In attesa che venga diramata la consueta Nota Ministeriale con le indicazioni operative per l’accreditamento e le modifiche dei corsi di diploma accademico di primo e secondo livello per il prossimo anno accademico (lo scorso anno uscì il 13 marzo), nelle istituzioni si dà perlopiù per scontato che le modalità e i criteri saranno quelli consueti.

Così come pure consueta sarà presumibilmente la Commissione deputata all’esame delle istanze (quella delle more ormai sessennali); forse per l’ultima volta, data l’imminente entrata in vigore del Regolamento per le elezioni del CNAM.

In realtà, già per le istituzioni autorizzate in base all’Art. 11 del D.P.R. 212/2005, la Nota di quest’anno (1° febbraio 2021) sembrerebbe presentare alcuna novità rispetto ai criteri degli anni passati e alla Nota del 2016 di Mancini: la richiesta che l’esperienza quinquennale risulti dallo statuto e/o dall’atto costitutivo quale attività dell’istituzione privata; la richiesta di allegare all’istanza una proposta di statuto adeguato ai principi organizzativi previsti dal DPR 132/2003 per le Istituzioni AFAM, da attuare entro l’avvio dell’anno accademico successivo a quello della autorizzazione ministeriale. Ma soprattutto: le istituzioni, al momento della presentazione della domanda, dovranno comprovare l’avvenuta conclusione del ciclo triennale allegando copia dei certificati di conseguimento dei titoli per almeno 2 studenti per ciascun corso di cui si chiede l’autorizzazione, allegando altresì la documentazione comprovante il conseguimento – da parte dei medesimi studenti – degli esami di profitto nelle discipline riportate in tali certificati, riferiti a ciascuno dei corsi di cui trattasi con indicate le ore e i crediti (questi ultimi se presenti) per ciascuna disciplina. Novità non da poco.

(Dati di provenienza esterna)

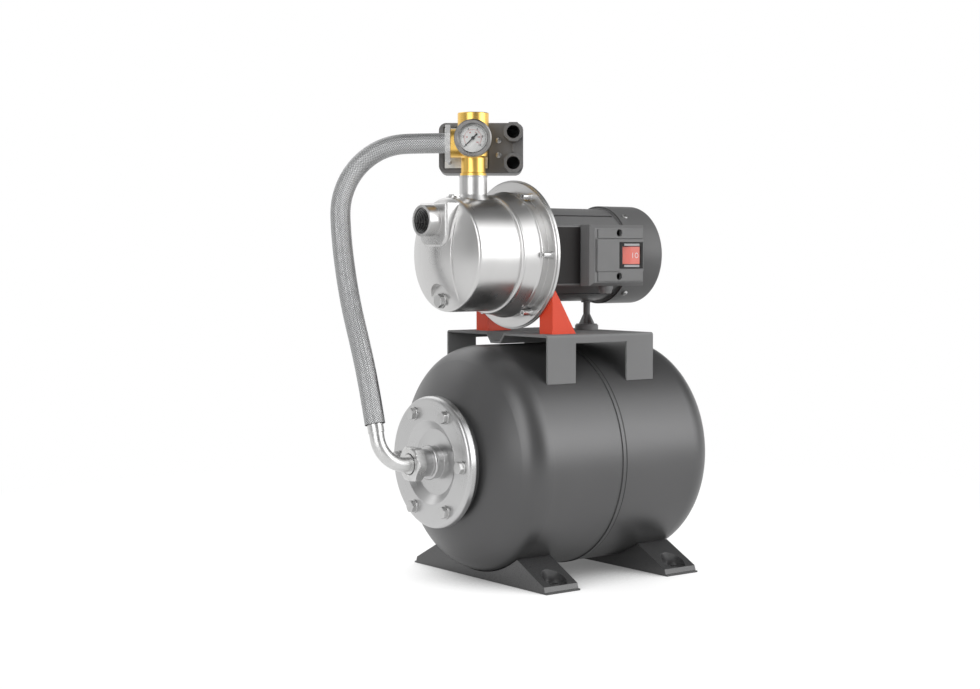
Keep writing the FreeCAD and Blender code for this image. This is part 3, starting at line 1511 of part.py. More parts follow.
node("hose_nut", onManifold(cut(
    prism(6, size.hoseNutFlats, size.hoseNutReach - size.sideReach, "+x", (size.sideReach, 0, size.sideHeight), turn=0),
    cylinder(size.portBore - 2.5 + size.fitGap, size.hoseNutReach - size.sideReach - 1 + size.fitGap + 1, "+x",
             (size.sideReach - 1, 0, size.sideHeight)),
    cylinder(size.waterway, 60, "+x", (0, 0, size.sideHeight)),
)))

# pressure gauge, drawn about the manifold's own Y
socketBack = gaugePort + size.fitGap
node("gauge_socket", onManifold(fuse(
    prism(4, size.gaugeSocket * 2, size.gaugeBack - socketBack - size.fitGap, "+y", (0, socketBack, size.gaugeHeight), turn=45),
    cylinder(size.gaugeSocket - 1 - size.fitGap, 9, "-y", (0, socketBack, size.gaugeHeight)),
    cylinder(size.gaugeSocket - 2, 6, "+y", (0, size.gaugeBack - 1, size.gaugeHeight)),
)))
gaugeLip = size.gaugeFront - 2.8
node("gauge_case", onManifold(revolved("y", (0, 0, 0), [
    (size.gaugeBack, size.gaugeSocket - 2 + size.fitGap),
    (size.gaugeBack, size.gaugeRadius - 3, -3),
    (size.gaugeBack + 3, size.gaugeRadius),
    (size.gaugeFront - 1.5, size.gaugeRadius),
    (size.gaugeFront, size.gaugeRadius - 1.5),
    (size.gaugeFront, size.gaugeWindow + 1.2),
    (size.gaugeFront - 1.2, size.gaugeWindow),
    (gaugeLip, size.gaugeWindow),
    (gaugeLip, size.gaugeInner),
    (size.gaugeBack + 1.5, size.gaugeInner),
    (size.gaugeBack + 1.5, size.gaugeSocket - 2 + size.fitGap),
]), size.gaugeHeight))
glassFront = gaugeLip - size.fitGap
node("gauge_lens", onManifold(revolved("y", (0, 0, 0), [
    (glassFront - 1, 0),
    (glassFront - 1, size.gaugeInner - 0.1),
    (glassFront, size.gaugeInner - 0.1),
    (glassFront, 0),
]), size.gaugeHeight))
dialFront = gaugeLip - 3.6
pinRadius = 1.0
node("gauge_dial", onManifold(revolved("y", (0, 0, 0), [
    (dialFront - 0.8, pinRadius + size.fitGap),
    (dialFront - 0.8, size.gaugeInner - 0.1),
    (dialFront, size.gaugeInner - 0.1),
    (dialFront, pinRadius + size.fitGap),
]), size.gaugeHeight))
needleLow, needleHigh = dialFront + 0.5, dialFront + 1.3
needleTurn = math.radians(225)
along = (math.cos(needleTurn), math.sin(needleTurn))
tip, tail, halfTip, halfTail = size.needleReach, size.needleReach / 2, 0.35, 1.0


def needleCorner(reach, aside):
    # local X points to the left of the face and Z up; the needle rests at its lower left
    return (reach * -along[0] - aside * along[1], reach * along[1] - aside * along[0])


needleBlade = extruded("xz", needleLow, needleHigh, [
    needleCorner(tip, halfTip),
    needleCorner(tip, -halfTip),
    needleCorner(-tail, -halfTail),
    needleCorner(-tail, halfTail),
])
node("gauge_needle", onManifold(fuse(
    needleBlade,
    cylinder(2, 1.4, "+y", (0, needleLow, 0)),
    cylinder(pinRadius, 5, "-y", (0, needleLow + 0.1, 0)),
), size.gaugeHeight))

# pressure switch behind the manifold, its base towards the front and its cover behind
middle = (size.boxLow + size.boxHigh) / 2


def roundedPlate(inset, near, deep):
    """A round-cornered block of the switch's outline, pulled in all round by an inset."""
    x0, x1 = -size.boxGlandSide + inset, size.boxHoseSide - inset
    z0, z1 = size.boxLow + inset, size.boxHigh - inset
    radius = size.boxCorner - inset
    return extruded("xz", -term(deep), -term(near), [
        (x0 + radius, z0),
        (x1 - radius, z0, radius),
        (x1, z0 + radius),
        (x1, z1 - radius, radius),
        (x1 - radius, z1),
        (x0 + radius, z1, radius),
        (x0, z1 - radius),
        (x0, z0 + radius, radius),
    ])


splitDeep = size.baseDeep + size.fitGap
entries = ((-size.entryPlace, size.entryHigh), (-size.entryPlace, size.entryLow))
switchScrews = ((-size.switchScrewPlace, size.switchScrewHigh), (-size.switchScrewPlace, size.switchScrewLow))
zincX = (-size.zincGland, size.zincHose)
zincZ = (middle - size.zincHalf, middle + size.zincHalf)
zincBack = -(size.boxNear + size.zincThick + 1)
node("switch_base", onManifold(cut(
    roundedPlate(0, size.boxNear, size.baseDeep),
    roundedPlate(size.boxShell, size.boxNear + size.boxShell + 3, size.baseDeep + 1),
    box((zincX[0] - 1.5, zincBack, zincZ[0] - 1.5), (zincX[1] + 1.5, -size.boxNear + 1, zincZ[1] + 1.5)),
    *[cylinder(size.entryBore + 2 + size.fitGap, 40, "-y", (x, -size.boxNear + 1, z)) for x, z in entries],
    *[cylinder(2.05, 40, "-y", (x, -size.boxNear + 1, z)) for x, z in switchScrews],
)))
node("switch_cover", onManifold(cut(
    roundedPlate(0, splitDeep, size.coverDeep),
    roundedPlate(size.boxShell, splitDeep - 1, size.coverDeep - size.boxShell),
)))
plateFace = zincBack + size.zincThick
node("switch_plate", onManifold(cut(
    fuse(
        box((zincX[0], zincBack, zincZ[0]), (zincX[1], plateFace, zincZ[1])),
        cylinder(13, 3, "+y", (0, plateFace, size.sideHeight)),
        prism(6, 19, 6, "+y", (0, plateFace + 3, size.sideHeight)),
        cylinder(size.gaugeSocket - 1 - size.fitGap, 22, "+y", (0, plateFace + 3, size.sideHeight)),
    ),
    cylinder(3, 60, "+y", (0, -size.boxNear - 10, size.sideHeight)),
)))
entryNear = -size.boxNear
node("switch_glands", onManifold(fuse(*[
    cut(
        fuse(
            prism(8, size.entryRadius * 2 * math.cos(math.pi / 8), size.entryReach, "+y", (x, entryNear + size.fitGap, z), turn=22.5),
            cylinder(size.entryBore + 2, size.boxShell + 6, "-y", (x, entryNear + size.fitGap, z)),
        ),
        cylinder(size.entryBore, 60, "-y", (x, entryNear + size.entryReach + 1, z)),
    )
    for x, z in entries
])))
node("switch_screws", onManifold(fuse(*[
    fuse(
        cylinder(size.switchScrewHead, 2, "+y", (x, entryNear, z)),
        cylinder(2, 14, "-y", (x, entryNear + 0.1, z)),
    )
    for x, z in switchScrews
])))


# braided hose from the manifold's side port over to the elbow: straight runs joined by tangent arcs
def manifoldPoint(t, z):
    turn = math.radians(size.manifoldTurn.number)
    return Vector(-size.outletPlace.number + t * math.cos(turn), t * math.sin(turn), z)


lean = math.radians(size.elbowTurn.number)
armWay = Vector(0, math.sin(lean), math.cos(lean))
armEnd = Vector(-size.elbowPlace.number, 0, size.tankAxis.number) + armWay * armTop.number
route = [
    manifoldPoint(size.hoseNutReach.number, size.sideHeight.number),
    manifoldPoint(54.5, size.sideHeight.number),
    Vector(-204.6, 61.1, 516.0),
    Vector(-233.7, 83.2, 492.0),
    Vector(-253.0, 90.0, 452.9),
    Vector(-254.5, 84.5, 407.0),
    Vector(-254.5, 75.5, 365.0),
    Vector(-254.5, 62.5, 323.0),
    Vector(-254.5, 43.8, 281.0),
    armEnd + armWay * 46.0,
    armEnd,
]


def cordTube(points, radius):
    edges, start = [], points[0]
    for before, corner, after in zip(points, points[1:], points[2:]):
        inWay, outWay = (corner - before).normalize(), (after - corner).normalize()
        half = inWay.getAngle(outWay) / 2
        run = 0.45 * min((corner - before).Length, (after - corner).Length)
        arcStart, arcEnd = corner - inWay * run, corner + outWay * run
        bisector = (outWay - inWay).normalize()
        arcRadius = run / math.tan(half)
        middlePoint = corner + bisector * (arcRadius / math.cos(half) - arcRadius)
        edges.append(Part.LineSegment(start, arcStart).toShape())
        edges.append(Part.Arc(arcStart, middlePoint, arcEnd).toShape())
        print(f"hose bend radius {arcRadius:.0f} mm")
        start = arcEnd
    edges.append(Part.LineSegment(start, points[-1]).toShape())
    path = Part.Wire(edges)
    circle = Part.Wire(Part.Circle(points[0], (points[1] - points[0]).normalize(), radius).toShape())
    solid = path.makePipeShell([circle], True, True)
    expected = math.pi * radius ** 2 * path.Length
    print(f"hose length {path.Length:.1f} mm, volume {solid.Volume / expected:.4f} of section times length")
    return solid


hose = doc.addObject("Part::Feature", "Hose")
hose.Shape = cordTube(route, size.hoseRadius.number)
node("braided_hose", hose)

doc.recompute()

# checks before anything is written
problems = [thing.Name for thing in doc.Objects if "Invalid" in thing.State or "Error" in thing.State]
for name, thing in nodes.items():
    if thing.Shape.isNull() or not thing.Shape.isValid() or not thing.Shape.Solids:
        problems.append(name)
if problems:
    raise SystemExit("not sound: " + ", ".join(problems))

os.makedirs("parts", exist_ok=True)
for name, thing in nodes.items():
    thing.Shape.exportStep(f"parts/{name}.step")
print(f"{len(nodes)} nodes written")
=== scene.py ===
import math

import bmesh
import bpy
import numpy as np
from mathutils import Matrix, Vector


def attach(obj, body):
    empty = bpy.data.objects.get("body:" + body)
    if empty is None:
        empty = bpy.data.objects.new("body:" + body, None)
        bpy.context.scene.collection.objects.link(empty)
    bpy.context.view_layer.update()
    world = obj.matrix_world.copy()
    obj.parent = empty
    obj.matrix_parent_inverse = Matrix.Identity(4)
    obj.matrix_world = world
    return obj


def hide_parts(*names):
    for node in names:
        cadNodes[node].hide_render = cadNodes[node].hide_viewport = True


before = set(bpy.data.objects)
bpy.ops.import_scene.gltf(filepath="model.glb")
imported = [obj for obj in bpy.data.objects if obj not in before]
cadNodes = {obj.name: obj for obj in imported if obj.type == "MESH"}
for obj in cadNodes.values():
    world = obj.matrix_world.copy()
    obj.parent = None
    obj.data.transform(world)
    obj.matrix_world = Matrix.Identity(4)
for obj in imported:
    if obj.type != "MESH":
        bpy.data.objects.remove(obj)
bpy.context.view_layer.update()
print("frame loaded:", len(cadNodes), "nodes")


# small tools for meshes and node trees

# points nearer to each other than this, in metres, count as one
mergeDistance = 0.0000005


def arrayMesh(name, points, faces, smooth=True):
    # points (n, 3) and faces (m, 3 or 4) go into the mesh as whole arrays
    mesh = bpy.data.meshes.new(name)
    mesh.from_pydata(np.asarray(points, dtype=float).reshape(-1, 3), [], np.asarray(faces).tolist())
    mesh.validate()
    mesh.update()
    mesh.polygons.foreach_set("use_smooth", np.full(len(mesh.polygons), smooth))
    piece = bpy.data.objects.new(name, mesh)
    bpy.context.scene.collection.objects.link(piece)
    return piece


def closeMesh(piece):
    # merges the points of poles and seams, drops faces without area and turns the rest outwards
    shell = bmesh.new()
    shell.from_mesh(piece.data)
    bmesh.ops.remove_doubles(shell, verts=shell.verts, dist=mergeDistance)
    bmesh.ops.dissolve_degenerate(shell, edges=shell.edges, dist=mergeDistance)
    bmesh.ops.recalc_face_normals(shell, faces=shell.faces)
    shell.to_mesh(piece.data)
    shell.free()
    piece.data.update()


def gridFaces(rows, columns, closeRows=False, closeColumns=False):
    # quads between neighbouring rows and columns of a grid, wrapped round where it closes
    r = np.arange(rows if closeRows else rows - 1)
    c = np.arange(columns if closeColumns else columns - 1)
    r, c = [a.ravel() for a in np.meshgrid(r, c, indexing="ij")]
    rNext, cNext = (r + 1) % rows, (c + 1) % columns
    return np.stack([r * columns + c, rNext * columns + c, rNext * columns + cNext,
                     r * columns + cNext], 1)


def basisFor(direction):
    # two directions across the one given
    w = np.asarray(direction, float)
    w = w / np.linalg.norm(w)
    u = np.cross(w, [0, 0, 1.0]) if abs(w[2]) < 0.9 else np.cross(w, [0, 1.0, 0])
    u = u / np.linalg.norm(u)
    return u, np.cross(w, u), w


def joinArrays(parts):
    # several (points, faces) become one, the faces of each counted on from the last
    points, faces, start = [], [], 0
    for p, f in parts:
        p = np.asarray(p).reshape(-1, 3)
        points.append(p)
        faces.append(np.asarray(f) + start)
        start += len(p)
    return np.concatenate(points), np.concatenate(faces)


def addNode(tree, kind, **settings):
    # a setting is a socket's value where the node has a socket of that name
    node = tree.nodes.new(kind)
    for key, value in settings.items():
        if key in node.inputs:
            node.inputs[key].default_value = value
        else:
            setattr(node, key, value)
    return node


def mathNode(tree, operation, a, b=None):
    node = addNode(tree, "ShaderNodeMath", operation=operation)
    for i, value in enumerate((a, b)):
        if value is None:
            continue
        if isinstance(value, (int, float)):
            node.inputs[i].default_value = value
        else:
            tree.links.new(value, node.inputs[i])
    return node.outputs[0]


def vectorNode(tree, operation, a, b=None):
    node = addNode(tree, "ShaderNodeVectorMath", operation=operation)
    tree.links.new(a, node.inputs[0])
    if b is not None:
        node.inputs[1].default_value = b
    return node.outputs["Value" if operation in ("LENGTH", "DOT_PRODUCT") else "Vector"]


def splitNode(tree, vector):
    node = addNode(tree, "ShaderNodeSeparateXYZ")
    tree.links.new(vector, node.inputs[0])
    return node.outputs


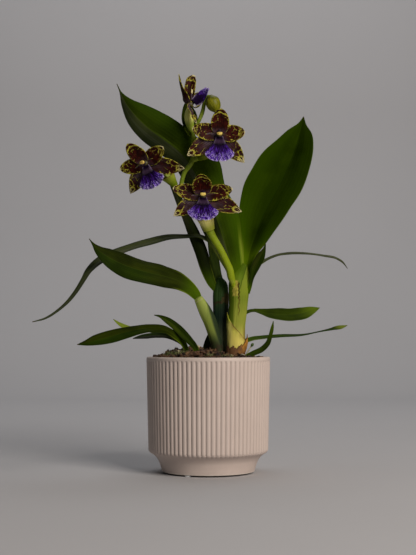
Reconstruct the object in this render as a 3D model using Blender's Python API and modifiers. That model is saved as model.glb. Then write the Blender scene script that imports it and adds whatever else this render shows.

Per le Afam, e soprattutto per i Conservatori che sono da sempre ben più imbrigliati delle Accademie in fumosi algoritmi (ad esempio il rapporto ore/crediti, rigido benché con forchetta) che talvolta non riescono a contenere e rappresentare la realtà e le necessità della didattica (si pensi ad esempio alle discipline categorizzate come “di gruppo” per indicare con consapevole imprecisione una via di mezzo tra l’individuale e il collettivo), la maggior curiosità riguarda una possibile maggior flessibilità nella definizione o non definizione all’interno degli ordinamenti, nuovi o da modificare, delle discipline integrative/affini. Questo alla luce del D.M 133 del 2 febbraio scorso (Modifica delle linee guida allegate al D.M. n. 386/2007 – Flessibilità dei corsi di studio) rivolto alle Università.

Nell’intento «di valorizzare l’autonomia universitaria nella determinazione degli ordinamenti didattici dei corsi di studio per quanto attiene alle attività formative affini o integrative e consentire una maggiore flessibilità nella determinazione dei percorsi formativi», vi si stabilisce che:

  1. Le Istituzioni universitarie, nella loro autonomia, definiscono le attività affini o integrative, di cui all’articolo 10, comma 5, del regolamento adottato con decreto 22 ottobre 2004, n. 270, nel regolamento didattico del corso di studio, in coerenza con gli obiettivi del percorso formativo. Nell’ordinamento didattico sono esclusivamente indicati i CFU complessivamente assegnati a tali attività.
  2.  Possono far parte delle attività affini o integrative tutte le attività formative relative a settori scientifico-disciplinari non previsti per le attività di base e/o caratterizzanti, come definite dai decreti ministeriali di determinazione delle classi di laurea e delle classi di laurea magistrale, che assicurino una formazione multi e inter-disciplinare dello studente.
  3. Le attività formative affini e integrative possono essere organizzate sotto forma di corsi di insegnamento, laboratori, esercitazioni, seminari o altre attività purché finalizzate all’acquisizione di conoscenze e abilità funzionalmente correlate al profilo culturale e professionale identificato dal corso di studio.

Potrebbe essere questo un auspicabile piccolo passo verso una maggiore “valorizzazione” dell’autonomia così spesso rivendicata delle nostre istituzioni? Si saranno spesi i nostri “rappresentanti” per ottenerlo?